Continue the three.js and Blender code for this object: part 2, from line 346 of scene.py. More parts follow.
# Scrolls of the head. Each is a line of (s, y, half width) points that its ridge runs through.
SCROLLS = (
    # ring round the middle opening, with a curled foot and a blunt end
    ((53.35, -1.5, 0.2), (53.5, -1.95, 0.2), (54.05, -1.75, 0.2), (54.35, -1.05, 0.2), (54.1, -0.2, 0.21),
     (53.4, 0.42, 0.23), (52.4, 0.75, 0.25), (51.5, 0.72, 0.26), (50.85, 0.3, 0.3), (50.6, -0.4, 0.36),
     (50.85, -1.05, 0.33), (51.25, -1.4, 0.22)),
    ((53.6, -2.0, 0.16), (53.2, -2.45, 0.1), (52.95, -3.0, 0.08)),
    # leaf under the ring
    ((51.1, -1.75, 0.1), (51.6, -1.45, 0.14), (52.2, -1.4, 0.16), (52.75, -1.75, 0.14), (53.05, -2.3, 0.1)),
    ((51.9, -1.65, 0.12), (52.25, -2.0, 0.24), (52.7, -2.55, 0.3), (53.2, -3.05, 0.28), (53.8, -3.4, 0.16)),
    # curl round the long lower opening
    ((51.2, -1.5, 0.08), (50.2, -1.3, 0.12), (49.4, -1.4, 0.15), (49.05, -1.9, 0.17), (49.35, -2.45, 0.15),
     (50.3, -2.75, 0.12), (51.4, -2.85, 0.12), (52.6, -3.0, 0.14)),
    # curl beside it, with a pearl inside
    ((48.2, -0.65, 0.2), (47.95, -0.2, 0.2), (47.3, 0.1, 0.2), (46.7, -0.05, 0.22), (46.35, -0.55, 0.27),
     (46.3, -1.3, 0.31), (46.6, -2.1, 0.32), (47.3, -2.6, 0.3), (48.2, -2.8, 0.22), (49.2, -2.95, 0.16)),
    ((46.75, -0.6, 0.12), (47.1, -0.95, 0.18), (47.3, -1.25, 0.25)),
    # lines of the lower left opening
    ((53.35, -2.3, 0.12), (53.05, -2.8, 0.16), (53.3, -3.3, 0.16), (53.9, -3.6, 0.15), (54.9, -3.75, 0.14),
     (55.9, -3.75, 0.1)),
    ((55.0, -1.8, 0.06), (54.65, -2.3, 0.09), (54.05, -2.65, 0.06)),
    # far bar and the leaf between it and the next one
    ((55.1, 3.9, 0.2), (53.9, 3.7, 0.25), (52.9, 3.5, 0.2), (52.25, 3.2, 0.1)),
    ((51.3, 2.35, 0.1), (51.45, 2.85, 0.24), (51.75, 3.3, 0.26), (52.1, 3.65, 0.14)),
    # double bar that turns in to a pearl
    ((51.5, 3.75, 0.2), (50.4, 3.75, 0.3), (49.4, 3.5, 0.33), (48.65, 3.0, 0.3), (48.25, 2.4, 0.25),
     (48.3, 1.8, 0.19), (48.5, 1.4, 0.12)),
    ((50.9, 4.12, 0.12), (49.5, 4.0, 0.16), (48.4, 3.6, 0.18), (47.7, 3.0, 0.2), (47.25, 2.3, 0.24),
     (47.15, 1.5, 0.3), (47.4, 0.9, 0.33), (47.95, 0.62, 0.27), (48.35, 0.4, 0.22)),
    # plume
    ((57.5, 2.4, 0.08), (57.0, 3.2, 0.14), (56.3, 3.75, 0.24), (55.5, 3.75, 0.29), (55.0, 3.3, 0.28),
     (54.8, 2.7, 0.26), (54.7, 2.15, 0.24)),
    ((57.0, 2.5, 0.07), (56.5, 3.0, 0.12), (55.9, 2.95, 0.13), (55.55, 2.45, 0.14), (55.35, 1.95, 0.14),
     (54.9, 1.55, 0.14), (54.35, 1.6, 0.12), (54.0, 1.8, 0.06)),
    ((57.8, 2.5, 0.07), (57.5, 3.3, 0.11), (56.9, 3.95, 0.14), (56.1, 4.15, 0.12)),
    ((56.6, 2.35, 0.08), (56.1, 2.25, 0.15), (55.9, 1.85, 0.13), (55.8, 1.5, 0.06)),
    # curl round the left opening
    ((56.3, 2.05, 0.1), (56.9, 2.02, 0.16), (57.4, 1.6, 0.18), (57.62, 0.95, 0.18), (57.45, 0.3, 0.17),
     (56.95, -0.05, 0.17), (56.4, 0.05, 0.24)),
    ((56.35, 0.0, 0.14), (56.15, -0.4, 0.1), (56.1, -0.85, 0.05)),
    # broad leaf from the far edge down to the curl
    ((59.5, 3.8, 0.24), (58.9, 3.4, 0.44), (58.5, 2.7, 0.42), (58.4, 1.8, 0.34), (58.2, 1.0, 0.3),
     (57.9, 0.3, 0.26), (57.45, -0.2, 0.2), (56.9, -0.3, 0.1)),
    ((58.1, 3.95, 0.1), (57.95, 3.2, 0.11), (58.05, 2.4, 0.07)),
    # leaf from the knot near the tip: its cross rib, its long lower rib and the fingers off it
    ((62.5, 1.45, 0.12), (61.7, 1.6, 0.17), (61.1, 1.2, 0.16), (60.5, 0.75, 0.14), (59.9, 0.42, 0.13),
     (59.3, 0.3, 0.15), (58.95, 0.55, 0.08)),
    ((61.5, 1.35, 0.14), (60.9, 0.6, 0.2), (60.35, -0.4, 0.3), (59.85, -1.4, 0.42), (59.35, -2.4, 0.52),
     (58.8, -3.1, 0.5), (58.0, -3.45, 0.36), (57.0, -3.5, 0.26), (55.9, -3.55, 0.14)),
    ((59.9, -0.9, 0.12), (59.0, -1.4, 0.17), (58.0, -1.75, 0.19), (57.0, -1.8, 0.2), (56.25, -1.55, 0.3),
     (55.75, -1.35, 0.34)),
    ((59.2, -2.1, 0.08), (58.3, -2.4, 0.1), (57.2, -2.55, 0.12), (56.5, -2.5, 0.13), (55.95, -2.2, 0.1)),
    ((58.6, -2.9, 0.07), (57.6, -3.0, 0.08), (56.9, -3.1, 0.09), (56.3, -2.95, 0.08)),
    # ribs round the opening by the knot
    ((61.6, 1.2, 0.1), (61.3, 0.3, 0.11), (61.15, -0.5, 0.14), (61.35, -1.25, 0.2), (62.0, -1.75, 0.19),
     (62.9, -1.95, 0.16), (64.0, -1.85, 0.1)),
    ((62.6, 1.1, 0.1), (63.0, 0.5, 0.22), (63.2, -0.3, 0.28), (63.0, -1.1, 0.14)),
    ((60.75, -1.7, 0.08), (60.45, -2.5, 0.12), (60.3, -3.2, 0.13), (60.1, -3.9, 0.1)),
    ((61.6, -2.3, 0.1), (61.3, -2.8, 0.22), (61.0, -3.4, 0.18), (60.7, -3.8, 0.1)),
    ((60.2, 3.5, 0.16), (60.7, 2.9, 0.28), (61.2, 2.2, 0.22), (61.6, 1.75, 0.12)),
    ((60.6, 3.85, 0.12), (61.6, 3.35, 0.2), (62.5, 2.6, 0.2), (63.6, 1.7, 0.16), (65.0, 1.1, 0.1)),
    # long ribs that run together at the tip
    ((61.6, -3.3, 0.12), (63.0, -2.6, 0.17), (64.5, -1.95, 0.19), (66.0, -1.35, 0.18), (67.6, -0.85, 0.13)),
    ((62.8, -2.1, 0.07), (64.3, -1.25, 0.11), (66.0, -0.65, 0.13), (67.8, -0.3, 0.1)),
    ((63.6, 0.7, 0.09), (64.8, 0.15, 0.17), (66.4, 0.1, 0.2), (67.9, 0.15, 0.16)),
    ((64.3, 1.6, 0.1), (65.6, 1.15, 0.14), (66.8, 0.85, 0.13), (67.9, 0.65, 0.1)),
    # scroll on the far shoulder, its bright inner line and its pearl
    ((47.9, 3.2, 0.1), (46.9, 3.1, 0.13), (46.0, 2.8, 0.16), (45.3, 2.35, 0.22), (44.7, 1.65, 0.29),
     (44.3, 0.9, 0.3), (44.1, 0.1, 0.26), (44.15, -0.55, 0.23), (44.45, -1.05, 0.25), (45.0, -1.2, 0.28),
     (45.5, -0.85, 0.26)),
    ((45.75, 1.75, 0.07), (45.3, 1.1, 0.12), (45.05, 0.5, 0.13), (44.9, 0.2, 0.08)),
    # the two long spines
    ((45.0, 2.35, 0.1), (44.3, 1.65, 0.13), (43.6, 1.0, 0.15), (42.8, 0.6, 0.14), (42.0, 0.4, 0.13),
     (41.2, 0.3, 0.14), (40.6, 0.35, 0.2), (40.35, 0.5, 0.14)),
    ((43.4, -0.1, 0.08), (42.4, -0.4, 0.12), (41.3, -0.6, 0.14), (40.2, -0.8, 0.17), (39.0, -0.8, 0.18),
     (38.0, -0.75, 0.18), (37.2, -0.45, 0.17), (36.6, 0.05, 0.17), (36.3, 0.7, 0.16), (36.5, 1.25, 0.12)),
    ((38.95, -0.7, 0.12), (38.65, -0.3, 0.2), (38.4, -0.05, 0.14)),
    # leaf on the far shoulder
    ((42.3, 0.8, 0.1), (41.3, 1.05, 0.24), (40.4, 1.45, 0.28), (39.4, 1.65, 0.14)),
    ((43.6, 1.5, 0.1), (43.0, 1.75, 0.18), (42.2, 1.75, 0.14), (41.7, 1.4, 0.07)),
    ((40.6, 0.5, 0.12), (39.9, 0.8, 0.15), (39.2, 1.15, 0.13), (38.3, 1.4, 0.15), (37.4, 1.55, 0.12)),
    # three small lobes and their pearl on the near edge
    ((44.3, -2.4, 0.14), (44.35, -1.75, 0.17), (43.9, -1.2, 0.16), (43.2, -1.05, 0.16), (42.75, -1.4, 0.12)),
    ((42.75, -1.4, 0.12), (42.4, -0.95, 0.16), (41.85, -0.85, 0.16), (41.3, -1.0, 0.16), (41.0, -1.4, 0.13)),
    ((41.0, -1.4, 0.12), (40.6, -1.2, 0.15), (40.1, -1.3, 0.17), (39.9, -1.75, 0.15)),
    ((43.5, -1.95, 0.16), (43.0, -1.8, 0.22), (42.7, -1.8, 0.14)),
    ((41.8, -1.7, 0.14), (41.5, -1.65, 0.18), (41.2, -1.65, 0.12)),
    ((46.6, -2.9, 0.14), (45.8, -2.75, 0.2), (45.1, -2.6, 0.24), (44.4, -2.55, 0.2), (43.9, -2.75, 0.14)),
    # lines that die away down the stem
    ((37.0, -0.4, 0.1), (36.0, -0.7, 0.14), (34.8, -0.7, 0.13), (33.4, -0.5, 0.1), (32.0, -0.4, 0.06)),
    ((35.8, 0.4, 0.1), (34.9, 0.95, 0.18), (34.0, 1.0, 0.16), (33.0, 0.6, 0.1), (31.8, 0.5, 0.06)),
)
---
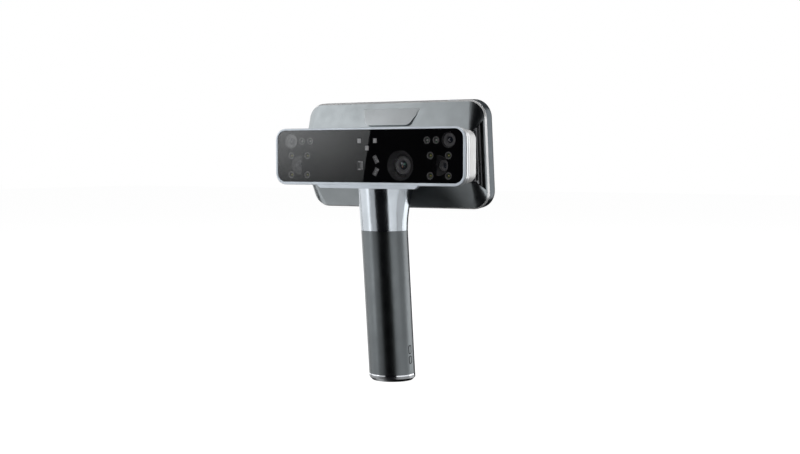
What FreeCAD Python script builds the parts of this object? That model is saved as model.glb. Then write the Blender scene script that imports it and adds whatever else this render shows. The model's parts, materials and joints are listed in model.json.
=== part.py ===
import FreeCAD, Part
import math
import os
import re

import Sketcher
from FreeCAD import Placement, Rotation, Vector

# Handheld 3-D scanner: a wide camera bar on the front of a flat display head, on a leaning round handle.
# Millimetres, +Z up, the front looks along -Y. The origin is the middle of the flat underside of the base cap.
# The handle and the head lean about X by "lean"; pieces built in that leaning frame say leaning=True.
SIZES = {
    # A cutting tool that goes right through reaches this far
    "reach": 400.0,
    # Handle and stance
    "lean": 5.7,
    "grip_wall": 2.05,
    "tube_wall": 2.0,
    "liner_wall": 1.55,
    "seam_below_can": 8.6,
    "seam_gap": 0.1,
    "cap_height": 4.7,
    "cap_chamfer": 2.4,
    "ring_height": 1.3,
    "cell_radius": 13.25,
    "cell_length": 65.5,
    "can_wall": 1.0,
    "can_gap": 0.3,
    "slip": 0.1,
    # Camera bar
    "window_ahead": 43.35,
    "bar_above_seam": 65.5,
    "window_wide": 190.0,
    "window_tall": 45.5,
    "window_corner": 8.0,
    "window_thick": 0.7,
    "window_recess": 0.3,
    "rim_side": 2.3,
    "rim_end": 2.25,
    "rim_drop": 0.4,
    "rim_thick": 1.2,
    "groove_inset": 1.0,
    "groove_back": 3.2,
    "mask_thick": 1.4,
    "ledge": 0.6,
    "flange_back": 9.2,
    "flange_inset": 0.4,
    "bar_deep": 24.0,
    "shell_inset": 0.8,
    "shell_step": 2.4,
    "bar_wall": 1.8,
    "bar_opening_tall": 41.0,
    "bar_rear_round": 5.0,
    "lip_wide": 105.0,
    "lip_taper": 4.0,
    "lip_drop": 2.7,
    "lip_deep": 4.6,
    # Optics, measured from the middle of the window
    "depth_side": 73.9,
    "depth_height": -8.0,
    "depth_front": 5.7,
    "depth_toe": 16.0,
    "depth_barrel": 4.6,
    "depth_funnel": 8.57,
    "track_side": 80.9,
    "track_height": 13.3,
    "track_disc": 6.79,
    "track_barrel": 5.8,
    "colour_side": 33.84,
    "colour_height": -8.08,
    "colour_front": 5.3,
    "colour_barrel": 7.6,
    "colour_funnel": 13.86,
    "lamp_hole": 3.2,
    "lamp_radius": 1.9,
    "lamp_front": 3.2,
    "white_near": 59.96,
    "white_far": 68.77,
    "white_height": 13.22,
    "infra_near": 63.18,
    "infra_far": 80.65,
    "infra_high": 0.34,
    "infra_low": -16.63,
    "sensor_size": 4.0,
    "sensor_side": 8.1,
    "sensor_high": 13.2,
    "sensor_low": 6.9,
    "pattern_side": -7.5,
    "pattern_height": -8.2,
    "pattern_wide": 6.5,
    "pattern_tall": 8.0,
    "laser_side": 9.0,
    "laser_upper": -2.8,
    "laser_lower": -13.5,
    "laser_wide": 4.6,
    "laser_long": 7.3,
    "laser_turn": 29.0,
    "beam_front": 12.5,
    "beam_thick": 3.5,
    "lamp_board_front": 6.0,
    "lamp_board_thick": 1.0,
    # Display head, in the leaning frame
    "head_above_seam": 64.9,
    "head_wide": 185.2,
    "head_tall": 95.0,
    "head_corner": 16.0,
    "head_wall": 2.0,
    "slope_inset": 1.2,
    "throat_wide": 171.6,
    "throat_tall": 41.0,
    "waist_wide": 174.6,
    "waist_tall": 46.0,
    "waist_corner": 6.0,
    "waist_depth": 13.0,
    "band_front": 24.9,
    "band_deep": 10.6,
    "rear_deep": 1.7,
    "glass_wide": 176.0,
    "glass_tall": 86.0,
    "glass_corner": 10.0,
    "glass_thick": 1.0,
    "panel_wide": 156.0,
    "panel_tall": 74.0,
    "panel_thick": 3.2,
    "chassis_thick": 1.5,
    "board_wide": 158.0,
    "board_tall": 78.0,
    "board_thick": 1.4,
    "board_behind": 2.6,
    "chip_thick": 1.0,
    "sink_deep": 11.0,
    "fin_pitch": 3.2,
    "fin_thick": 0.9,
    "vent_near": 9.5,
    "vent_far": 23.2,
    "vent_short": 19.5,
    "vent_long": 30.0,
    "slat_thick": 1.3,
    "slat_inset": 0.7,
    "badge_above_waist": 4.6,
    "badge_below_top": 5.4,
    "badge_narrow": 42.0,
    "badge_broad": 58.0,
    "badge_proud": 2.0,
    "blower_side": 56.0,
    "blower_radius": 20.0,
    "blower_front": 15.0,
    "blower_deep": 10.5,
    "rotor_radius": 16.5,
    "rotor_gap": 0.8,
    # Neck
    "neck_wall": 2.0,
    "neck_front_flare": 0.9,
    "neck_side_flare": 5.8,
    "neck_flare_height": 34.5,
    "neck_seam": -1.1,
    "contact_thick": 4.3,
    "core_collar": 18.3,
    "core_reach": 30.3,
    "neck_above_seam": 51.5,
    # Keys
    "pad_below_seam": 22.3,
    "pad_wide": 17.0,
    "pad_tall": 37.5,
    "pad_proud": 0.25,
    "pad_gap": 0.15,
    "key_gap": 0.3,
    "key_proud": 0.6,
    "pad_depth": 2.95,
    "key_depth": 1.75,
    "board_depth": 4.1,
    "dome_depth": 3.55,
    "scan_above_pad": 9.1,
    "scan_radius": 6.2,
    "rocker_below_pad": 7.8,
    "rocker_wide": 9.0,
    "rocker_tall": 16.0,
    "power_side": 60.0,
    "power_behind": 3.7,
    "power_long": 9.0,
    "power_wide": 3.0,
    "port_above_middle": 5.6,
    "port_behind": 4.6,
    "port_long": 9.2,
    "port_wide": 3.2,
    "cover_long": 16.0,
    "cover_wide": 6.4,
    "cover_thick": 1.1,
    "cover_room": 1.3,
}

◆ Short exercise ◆
Copy each line from the data above that includes "parts".

◆ Written response ◆
Continue the three.js and Blender code for this object: part 2, from line 346 of scene.py. More parts follow.
What FreeCAD Python script builds the parts of this object? That model is saved as model.glb. Then write the Blender scene script that imports it and adds whatever else this render shows. The model's parts, materials and joints are listed in model.json.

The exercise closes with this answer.